***** Provided data *****
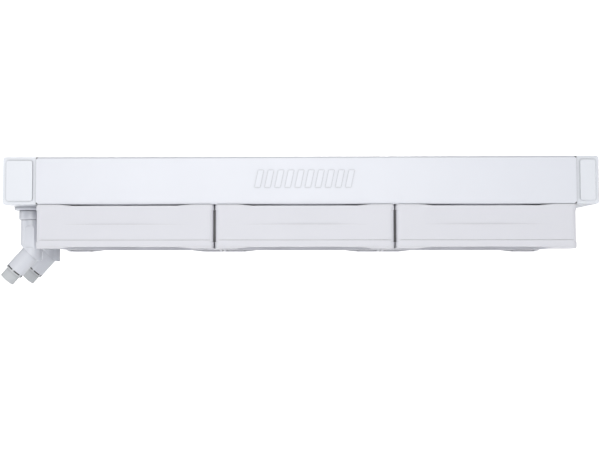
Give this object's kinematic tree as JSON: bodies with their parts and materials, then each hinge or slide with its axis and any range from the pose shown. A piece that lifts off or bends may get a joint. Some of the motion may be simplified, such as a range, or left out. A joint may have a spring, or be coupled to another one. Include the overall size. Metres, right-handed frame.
{
  "type": "liquid cooling radiator",
  "caption": "Long flat liquid cooling radiator with a finned core between two end tanks, side rails, fans clamped under it and angled swivel hose fittings.",
  "frame": {"origin": "centre of the middle screw rectangle on the case-side face of the radiator", "axes": "+X along the length away from the hose ports, +Y from the side with the raised ribs to the plain side, +Z out of the case-side face, away from the fans"},
  "size_m": [0.406, 0.1205, 0.0858],
  "materials": {
    "rail_paint": "satin white powder paint",
    "tank_paint": "satin white powder paint",
    "core_paint": "thin white paint over brazed fins",
    "bare_aluminium": "bare",
    "steel": "zinc plated",
    "pad_rubber": "soft white",
    "fan_plastic": "fine moulded grain",
    "blade_plastic": "smooth moulded",
    "board": "lacquered circuit board",
    "copper": "enamelled copper wire",
    "bronze": "sintered bronze",
    "magnet": "bonded ferrite",
    "clip_plastic": "nylon",
    "fitting_plastic": "smooth moulded",
    "ferrule_plastic": "fine moulded",
    "seal_rubber": "soft",
    "dark_plastic": "smooth moulded"
  },
  "bodies": {
    "radiator": {"front_rail": "rail_paint", "rear_rail": "rail_paint", "port_tank": "tank_paint", "return_tank": "tank_paint", "port_tank_caps": "tank_paint", "return_tank_caps": "tank_paint", "port_bosses": "tank_paint", "port_header": "bare_aluminium", "return_header": "bare_aluminium", "tank_baffle": "bare_aluminium", "coolant_tubes": "core_paint", "fin_rows": "core_paint", "fill_plug": "steel", "fan_screws": "steel", "fan_pads": "pad_rubber", "corner_seals": "seal_rubber", "fan_links": "dark_plastic", "left_fan_frame": "fan_plastic", "left_fan_board": "board", "left_fan_stator": "steel", "left_fan_windings": "copper", "left_fan_bearing": "bronze", "middle_fan_frame": "fan_plastic", "middle_fan_board": "board", "middle_fan_stator": "steel", "middle_fan_windings": "copper", "middle_fan_bearing": "bronze", "right_fan_frame": "fan_plastic", "right_fan_board": "board", "right_fan_stator": "steel", "right_fan_windings": "copper", "right_fan_bearing": "bronze", "front_neck": "fitting_plastic", "rear_neck": "fitting_plastic"},
    "left_rotor": {"left_fan_impeller": "blade_plastic", "left_fan_yoke": "steel", "left_fan_magnet": "magnet", "left_fan_shaft": "steel", "left_fan_clip": "clip_plastic"},
    "middle_rotor": {"middle_fan_impeller": "blade_plastic", "middle_fan_yoke": "steel", "middle_fan_magnet": "magnet", "middle_fan_shaft": "steel", "middle_fan_clip": "clip_plastic"},
    "right_rotor": {"right_fan_impeller": "blade_plastic", "right_fan_yoke": "steel", "right_fan_magnet": "magnet", "right_fan_shaft": "steel", "right_fan_clip": "clip_plastic"},
    "front_fitting": {"front_elbow": "fitting_plastic", "front_o_ring": "seal_rubber", "front_hose_tail": "bare_aluminium", "front_lock_ring": "dark_plastic", "front_ferrule": "ferrule_plastic"},
    "rear_fitting": {"rear_elbow": "fitting_plastic", "rear_o_ring": "seal_rubber", "rear_hose_tail": "bare_aluminium", "rear_lock_ring": "dark_plastic", "rear_ferrule": "ferrule_plastic"}
  },
  "joints": [
    {"name": "left_fan_spin", "type": "hinge", "parent": "radiator", "child": "left_rotor", "pos_m": [-0.12, 0, -0.045], "axis": [0, 0, 1], "continuous": true},
    {"name": "middle_fan_spin", "type": "hinge", "parent": "radiator", "child": "middle_rotor", "pos_m": [0, 0, -0.045], "axis": [0, 0, 1], "continuous": true},
    {"name": "right_fan_spin", "type": "hinge", "parent": "radiator", "child": "right_rotor", "pos_m": [0.12, 0, -0.045], "axis": [0, 0, 1], "continuous": true},
    {"name": "front_fitting_swivel", "type": "hinge", "parent": "radiator", "child": "front_fitting", "pos_m": [-0.19, -0.028, -0.04], "axis": [0, 0, 1], "range_deg": [-90, 90]},
    {"name": "rear_fitting_swivel", "type": "hinge", "parent": "radiator", "child": "rear_fitting", "pos_m": [-0.19, 0.028, -0.04], "axis": [0, 0, 1], "range_deg": [-90, 90]}
  ]
}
*****
Extract each line of the listing above, copying it word for word.

> _Answer to the task_
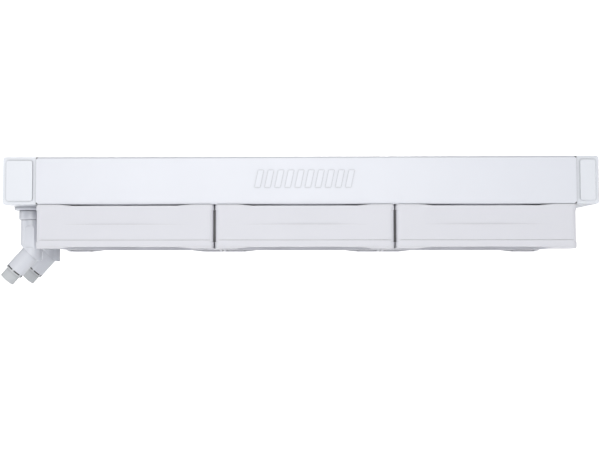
Give this object's kinematic tree as JSON: bodies with their parts and materials, then each hinge or slide with its axis and any range from the pose shown. A piece that lifts off or bends may get a joint. Some of the motion may be simplified, such as a range, or left out. A joint may have a spring, or be coupled to another one. Include the overall size. Metres, right-handed frame.
{
  "type": "liquid cooling radiator",
  "caption": "Long flat liquid cooling radiator with a finned core between two end tanks, side rails, fans clamped under it and angled swivel hose fittings.",
  "frame": {"origin": "centre of the middle screw rectangle on the case-side face of the radiator", "axes": "+X along the length away from the hose ports, +Y from the side with the raised ribs to the plain side, +Z out of the case-side face, away from the fans"},
  "size_m": [0.406, 0.1205, 0.0858],
  "materials": {
    "rail_paint": "satin white powder paint",
    "tank_paint": "satin white powder paint",
    "core_paint": "thin white paint over brazed fins",
    "bare_aluminium": "bare",
    "steel": "zinc plated",
    "pad_rubber": "soft white",
    "fan_plastic": "fine moulded grain",
    "blade_plastic": "smooth moulded",
    "board": "lacquered circuit board",
    "copper": "enamelled copper wire",
    "bronze": "sintered bronze",
    "magnet": "bonded ferrite",
    "clip_plastic": "nylon",
    "fitting_plastic": "smooth moulded",
    "ferrule_plastic": "fine moulded",
    "seal_rubber": "soft",
    "dark_plastic": "smooth moulded"
  },
  "bodies": {
    "radiator": {"front_rail": "rail_paint", "rear_rail": "rail_paint", "port_tank": "tank_paint", "return_tank": "tank_paint", "port_tank_caps": "tank_paint", "return_tank_caps": "tank_paint", "port_bosses": "tank_paint", "port_header": "bare_aluminium", "return_header": "bare_aluminium", "tank_baffle": "bare_aluminium", "coolant_tubes": "core_paint", "fin_rows": "core_paint", "fill_plug": "steel", "fan_screws": "steel", "fan_pads": "pad_rubber", "corner_seals": "seal_rubber", "fan_links": "dark_plastic", "left_fan_frame": "fan_plastic", "left_fan_board": "board", "left_fan_stator": "steel", "left_fan_windings": "copper", "left_fan_bearing": "bronze", "middle_fan_frame": "fan_plastic", "middle_fan_board": "board", "middle_fan_stator": "steel", "middle_fan_windings": "copper", "middle_fan_bearing": "bronze", "right_fan_frame": "fan_plastic", "right_fan_board": "board", "right_fan_stator": "steel", "right_fan_windings": "copper", "right_fan_bearing": "bronze", "front_neck": "fitting_plastic", "rear_neck": "fitting_plastic"},
    "left_rotor": {"left_fan_impeller": "blade_plastic", "left_fan_yoke": "steel", "left_fan_magnet": "magnet", "left_fan_shaft": "steel", "left_fan_clip": "clip_plastic"},
    "middle_rotor": {"middle_fan_impeller": "blade_plastic", "middle_fan_yoke": "steel", "middle_fan_magnet": "magnet", "middle_fan_shaft": "steel", "middle_fan_clip": "clip_plastic"},
    "right_rotor": {"right_fan_impeller": "blade_plastic", "right_fan_yoke": "steel", "right_fan_magnet": "magnet", "right_fan_shaft": "steel", "right_fan_clip": "clip_plastic"},
    "front_fitting": {"front_elbow": "fitting_plastic", "front_o_ring": "seal_rubber", "front_hose_tail": "bare_aluminium", "front_lock_ring": "dark_plastic", "front_ferrule": "ferrule_plastic"},
    "rear_fitting": {"rear_elbow": "fitting_plastic", "rear_o_ring": "seal_rubber", "rear_hose_tail": "bare_aluminium", "rear_lock_ring": "dark_plastic", "rear_ferrule": "ferrule_plastic"}
  },
  "joints": [
    {"name": "left_fan_spin", "type": "hinge", "parent": "radiator", "child": "left_rotor", "pos_m": [-0.12, 0, -0.045], "axis": [0, 0, 1], "continuous": true},
    {"name": "middle_fan_spin", "type": "hinge", "parent": "radiator", "child": "middle_rotor", "pos_m": [0, 0, -0.045], "axis": [0, 0, 1], "continuous": true},
    {"name": "right_fan_spin", "type": "hinge", "parent": "radiator", "child": "right_rotor", "pos_m": [0.12, 0, -0.045], "axis": [0, 0, 1], "continuous": true},
    {"name": "front_fitting_swivel", "type": "hinge", "parent": "radiator", "child": "front_fitting", "pos_m": [-0.19, -0.028, -0.04], "axis": [0, 0, 1], "range_deg": [-90, 90]},
    {"name": "rear_fitting_swivel", "type": "hinge", "parent": "radiator", "child": "rear_fitting", "pos_m": [-0.19, 0.028, -0.04], "axis": [0, 0, 1], "range_deg": [-90, 90]}
  ]
}